I started baking fun and unique cookies, which is what led to me opening my first business Cookie Confidential, while I was a bartender/bar manager. It was a fun side hustle, and for me, a great way to use my creativity to make some extra money. As a high school drop out there weren’t too many industries outside of the bar/restaurants world where someone like me had the chance of rising to a managerial position, but, there wasn’t much creativity in that world either. Baking and cooking let me express that creative side. When I first opened my bakery, I did it with money I’d saved over a year of bartending double shifts, and a credit card with (I think) a $3000 limit. It wasn’t much, and it was bare bones and basic, but it was what I had and I made it work. Over the 5 years I had that business, I continued to work as a bartender so that I could put every dollar the shop made back into growing it. When I sold Cookie Confidential in 2015, I was fortunate to have accumulated a decent amount of equipment, which left me with a nice bit of capital to start Vellum Street. Vellum Street itself was a side hustle for the first 5 years of its life, until I finally quit my full time in October of 2020 to give it my full attention.
Any insights you can share with us about how you built up your social media presence?

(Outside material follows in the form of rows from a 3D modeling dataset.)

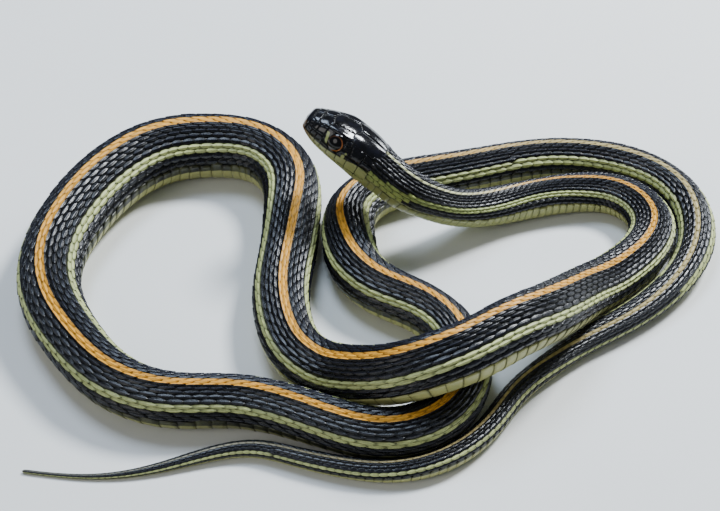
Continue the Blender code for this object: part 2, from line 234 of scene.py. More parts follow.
def body_table():
    """One row for each place along the snake: centre, side, up, sizes, squareness, flat, lean."""
    along = np.arange(-HEAD_LENGTH, BODY_LENGTH + TABLE_STEP, TABLE_STEP)
    body = np.clip(along, 0, BODY_LENGTH)
    ahead = unit(spine(np.minimum(body + 1, BODY_LENGTH)) - spine(np.maximum(body - 1, 0)))
    side = unit(np.cross(ahead, (0, 0, 1)))
    up = np.cross(side, ahead)
    tilt = math.radians(HEAD_TILT) * (1 - smooth_step(0, TILT_REACH, along))[:, None]
    side = side * np.cos(tilt) + up * np.sin(tilt)
    up = np.cross(side, ahead)

    back = np.clip(along + HEAD_LENGTH, NOSE_ROUND, HEAD_LENGTH)
    in_head = (along < 0)[:, None]
    head = head_curve(back)
    girth = girth_curve(body)
    sizes = np.where(in_head, head[:, :3], girth[:, [0, 1, 1]])
    nose = np.clip((along + HEAD_LENGTH) / NOSE_ROUND, 0, 1)
    tail = np.clip((BODY_LENGTH - along) / TAIL_TIP, 0, 1)
    for end in (nose, tail):
        sizes = sizes * np.sqrt(1 - (1 - end[:, None]) ** 2)
    centre = spine(body) + ahead * np.minimum(along, 0)[:, None]
    centre += up * np.where(in_head, head[:, 3:], 0)
    round_neck = smooth_step(SQUARE_EASES, HEAD_LENGTH, along + HEAD_LENGTH)
    power = 2 + (HEAD_SQUARE - 2) * (1 - round_neck)
    flat = 1 - (1 - BELLY_FLAT) * smooth_step(*FLAT_STARTS, along)
    lean = lean_curve(body)
    columns = [centre, side, up, sizes, power[:, None], flat[:, None], lean]
    return np.hstack(columns)


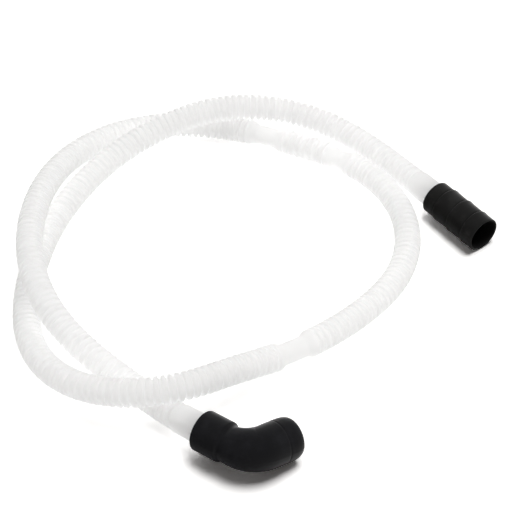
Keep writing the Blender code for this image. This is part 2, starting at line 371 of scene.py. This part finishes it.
def hose_plastic(settings):
    """Milky white plastic that lets light through, painted a little paler in its grooves to lift the shade
    there, and faintly uneven.
    """
    made, nodes = new_material("milky_hose_plastic")
    where = nodes.node("ShaderNodeTexCoord").outputs["Object"]
    wax = nodes.noise(where, WAX_SCALE, 3.0)
    # Painted light: grooves get a paler colour than crests, lifting their shade
    grooves_painted_paler = nodes.blend(nodes.attribute("groove"), settings.crest_colour, settings.groove_painted_light_colour)
    dull = tuple(WAX_TONE * c for c in settings.crest_colour)
    waxy = nodes.blend(wax.between(0.45, 0.75) * WAX_SHARE, grooves_painted_paler, dull)
    grain = nodes.noise(where, PLASTIC_GRAIN_SCALE, 2.0)
    bump = nodes.node("ShaderNodeBump", {}, {"Strength": 0.08, "Distance": 0.0001, "Height": grain})
    skin = nodes.node("ShaderNodeBsdfPrincipled", {}, {
        "Base Color": waxy,
        "Roughness": 0.5 + 0.12 * wax,
        "Normal": bump.outputs[0],
        "Specular IOR Level": 0.2,
        "Subsurface Weight": 1.0,
        "Subsurface Radius": (1.0, 1.0, 1.0),
        "Subsurface Scale": 0.03,
        "IOR": 1.49,
    })
    glow = nodes.node("ShaderNodeBsdfTranslucent", {}, {"Color": (*settings.glow_colour, 1.0)})
    wall = nodes.mix(settings.translucency, skin, glow)
    shadow = Value(nodes, nodes.node("ShaderNodeLightPath").outputs["Is Shadow Ray"])
    clear = nodes.node("ShaderNodeBsdfTransparent")
    lit = nodes.mix(shadow * settings.shadow_light, wall, clear)
    nodes.node("ShaderNodeOutputMaterial", {}, {"Surface": lit.outputs[0]})
    return made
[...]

Social media is a trip! Instagram launched the same month as I opened my first business, and it wasn’t nearly what it is today. We used it occasionally, but back then it didn’t really have the power to drive business like it does now. For Vellum Street, IG is really important for our growth. New customers find us regularly via that platform. I fount the best strategy has been consistency and honesty. We never do the hard sell, I don’t like to be “sold” to, and I don’t thing our customer does either. I try to offer our followers informative and light hearted posts, and let my personality shine through. I think it has helped build the trust that my customers have in me, and gotten them to take a risk on a product from a small brand that they may not have tried otherwise.